Outlook: What To Watch From Here
There are reasons for cautious attention. Barclays upgraded NKE to Overweight on March 11, 2026, raising its price target to $73 from $64, with analyst Adrienne Yih citing "peak investor skepticism" and tangible progress in North America where running sales grew more than 20% year-over-year. The consensus price target among roughly 26 analysts sits near $77, implying significant upside from current levels. Additionally, insider buying has been notable — Apple CEO and Nike board member Tim Cook purchased $2.95 million in shares, while CEO Elliott Hill bought $1 million worth at approximately $61 per share.
The most immediate catalyst is Nike's fiscal Q3 2026 earnings report, scheduled for March 31, 2026. Investors will be focused on whether North American wholesale momentum has continued, the state of gross margins under tariff pressure, and any updates on the China recovery timeline. A beat on March 31 with improving margin trajectory could spark a meaningful relief rally off deeply oversold levels. A miss, conversely, could send the stock toward that $49.18 support in short order.

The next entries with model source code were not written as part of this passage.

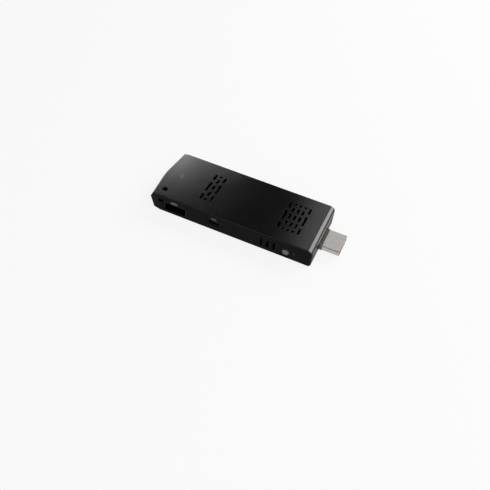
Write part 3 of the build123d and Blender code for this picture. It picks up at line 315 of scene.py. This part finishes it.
def solder_mask():
    """Black lacquer over copper tracks, with a fine weave under it. The lacquer is the board's
    black and is also made this dark as painted shade, so the board stays dark under the vents.
    """
    finish = Finish("solder_mask", Specular_IOR_Level=0.2, Coat_Weight=0.06, Coat_Roughness=0.3)
    tracks = finish.node("ShaderNodeTexBrick", {"offset": 0.5, "squash": 1.6}, {
        "Vector": finish.stretched((1000, 1000, 1000)),
        "Scale": 0.55, "Mortar Size": 0.035, "Mortar Smooth": 0.2, "Bias": 0.0,
    })["Fac"]
    weave = finish.noise(0.25, 2.0)
    # Near-black lacquer: the board's own black, and also painted shade under the vents.
    lacquer = finish.blend(weave, (0.0045, 0.0050, 0.0050), (0.0075, 0.0085, 0.0085))
    finish.set(Base_Color=finish.blend(tracks * 0.7, lacquer, (0.016, 0.020, 0.018)))
    finish.set(Roughness=0.34 + weave * 0.12)
    finish.bump(tracks + weave * 0.15, 0.012, 0.5)
    return finish.material


def moulded_chip(name, shade):
    """Matt filled resin or fired powder, with a fine even grain."""
    finish = Finish(name)
    grain = finish.noise(0.09, 3.0, 0.7)
    pale = tuple(part * 1.8 + 0.006 for part in shade)
    finish.set(Base_Color=finish.blend(grain, shade, pale), Roughness=0.46 + grain * 0.2)
    finish.bump(grain, 0.006, 0.5)
    return finish.material


def printed_grey():
    finish = Finish("printed_grey")
    worn = finish.noise(0.12, 3.0, 0.7)
    finish.set(Base_Color=finish.blend(worn, (0.15, 0.155, 0.155), (0.24, 0.245, 0.245)))
    finish.set(Roughness=0.5 + worn * 0.1)
    return finish.material


def button_plastic():
    """Pale satin disc in a dark rim, with the usual on and off sign, an open ring and a bar."""
    finish = Finish("button_plastic", Specular_IOR_Level=0.5)
    x, y, z = finish.axes()
    low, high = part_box("power_button")
    across = (x - (low.x + high.x) / 2) / MM
    up = (z - (low.z + high.z) / 2) / MM
    radius = (across * across + up * up) ** 0.5
    ring_inner, ring_outer, half_gap, half_bar, disc_radius = 0.62, 0.84, 0.32, 0.11, 1.45
    bar_foot, bar_top, gap_foot, face_depth = 0.15, 1.0, 0.2, 0.2
    ring = (radius > ring_inner) * (radius < ring_outer)
    gap = (up > gap_foot) * (across < half_gap) * (across > -half_gap)
    bar = (across < half_bar) * (across > -half_bar) * (up > bar_foot) * (up < bar_top)
    front = (y - low.y) < face_depth * MM
    sign = (ring * (1 - gap) + bar) * front
    grain = finish.noise(0.15, 2.0)
    disc = finish.blend(grain, (0.125, 0.133, 0.133), (0.160, 0.170, 0.170))
    cap = finish.blend(radius > disc_radius, disc, (0.008, 0.008, 0.008))
    finish.set(Base_Color=finish.blend(sign, cap, (0.02, 0.02, 0.022)))
    finish.set(Roughness=0.38 + grain * 0.1)
    finish.bump(grain, 0.004, 0.4)
    return finish.material


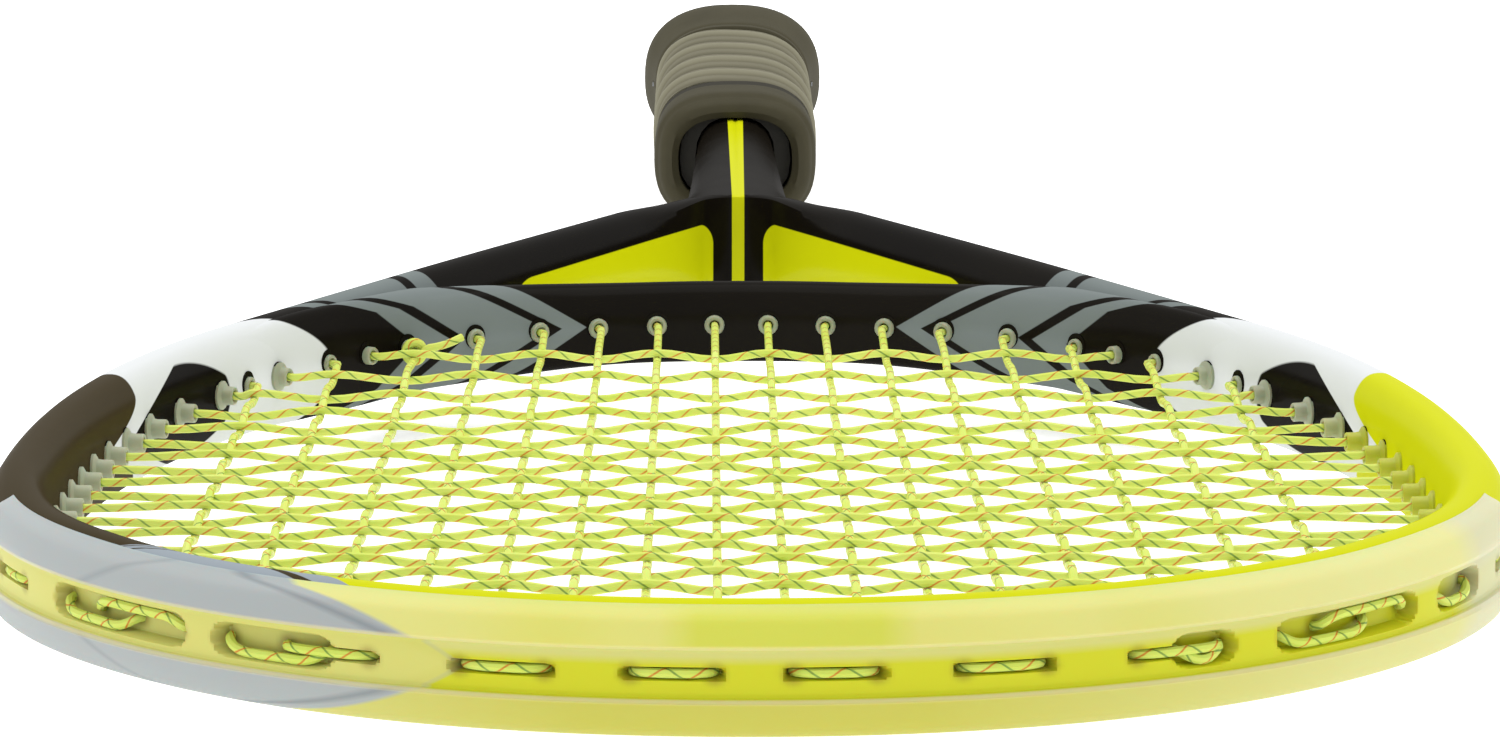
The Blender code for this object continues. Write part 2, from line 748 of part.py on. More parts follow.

A 70% drawdown from all-time highs on a Dow component with a wide economic moat is the kind of setup that starts to draw attention from value-oriented investors. That does not mean the worst is over — turnarounds of this magnitude take quarters, not weeks, and tariff policy remains volatile. But with RSI in oversold territory, a major Wall Street upgrade in hand, and a critical earnings report just days away, Nike is approaching an area that is worth monitoring very closely.